Have you ever wondered why one chooses Nike over Adidas, even though the same manufacturers make their products and they serve the same purpose? Or why someone prefers to buy an iPhone over a Samsung smartphone, even though the functionalities, features, and technologies are very similar?
He’s not jumping because of the chipset… Photo Cred: Pivot Services on Twitter
The reason we choose one brand over the other is because of how it makes us feel and how it connects with us at an emotional level. This is of significant importance for organizations, especially tech firms, because they have historically targeted consumers and marketed their products and services which tends to be based on their needs.
Product strategy, for many companies, has been based on increasing features. It’s this pervading popular opinion that the technology with the most features wins (think of how many buttons a TV remote control has) - which has caused focus to shift from what really matters.
Instead of focusing on building more functions, we should be focusing on building a better customer experience. Improving customer experience shifts the focus to the emotions and the desires of the end customer. It puts emphasis on the ways in which we connect and interact with the customers, enabling us to not only meet their expectations from the product and the brand, but also to go beyond it.
Customer experience managers and designers understand this. They put the customers first and empathize with their pain points to try and preempt their needs and desires. There is a growing body of research out there to suggest that this helps grow organizations quicker and also gives a decided advantage over competitors.
As per a recent Forrester report, customer experience has become the most important concern for business and technology leaders in 2015. And according to a Gartner survey, by 2017 consumer product investment will be redirected to customer experience innovations. But the research findings don’t end there.
A CEI survey found that 86% of consumers were ready to pay more for a better customer experience and a whopping 89% of consumers shifted their business to a competitor due to poor customer experience according to this CE Impact Report.

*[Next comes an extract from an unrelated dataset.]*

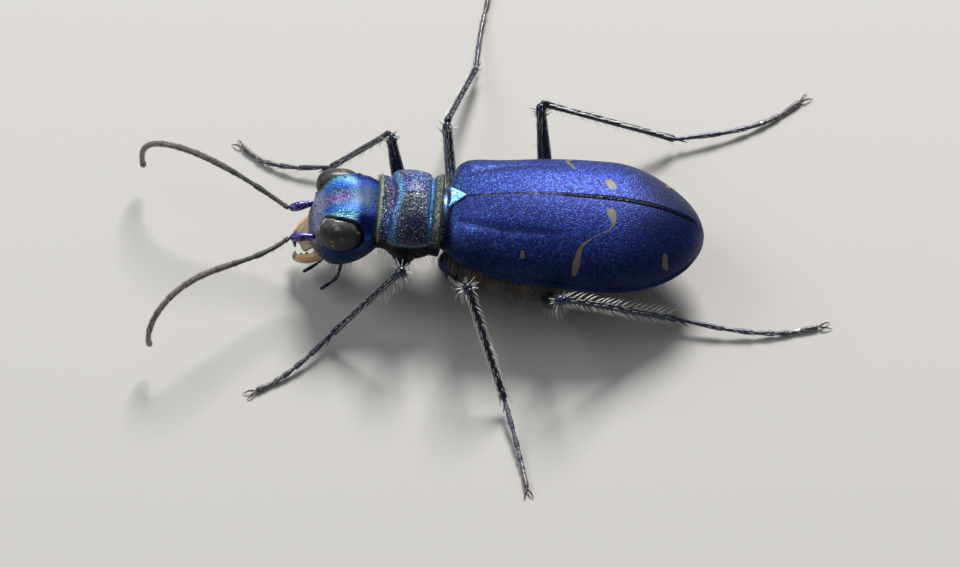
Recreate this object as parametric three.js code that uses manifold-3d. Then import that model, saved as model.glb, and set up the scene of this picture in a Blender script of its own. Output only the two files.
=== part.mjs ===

A better customer experience not only improves customer loyalty, but also improves brand advocacy and helps to drive referrals. It’s simple - a great experience can increase sales and revenue for an organization while also reducing churn. Not focusing on it would be a big mistake.
These numbers are telling the story of how important it is for organizations to think about their customers and how those customers feel about interacting with their brand. Creating memorable experiences is no longer just a nice bonus, it’s now a business need. Customer satisfaction, which is determined in large part by the customer’s experience with the brand, will be a key factor in whether a brand succeeds or not.
Customer Experience is about knowing your customers well and understanding them at a deeper level. The goal of a company’s customer experience strategy should be to deliver experiences that are personalized at every touch point and that connect with the consumer at a deeper level. By inspiring loyalty you gain vocal fans that champion your company and the brand to the world at large. That is why brands like Disney and Apple have such an ardent fan following. Their fans are customers who respect them and, more importantly, love them.
In a world where technology is changing at the speed of light, where consumers are inundated with different brands and choices, having a point of differentiation can be tough. Providing customers with great experiences is how brands can cut through the clutter and capture customer attention. By showing that our brand really cares and listens to its customers, we create a positive space in a consumer’s mind.
Today, being a good brand is not enough. We have to be a great brand. And creating a great customer experience is the most powerful tool in your arsenal to accomplishing that.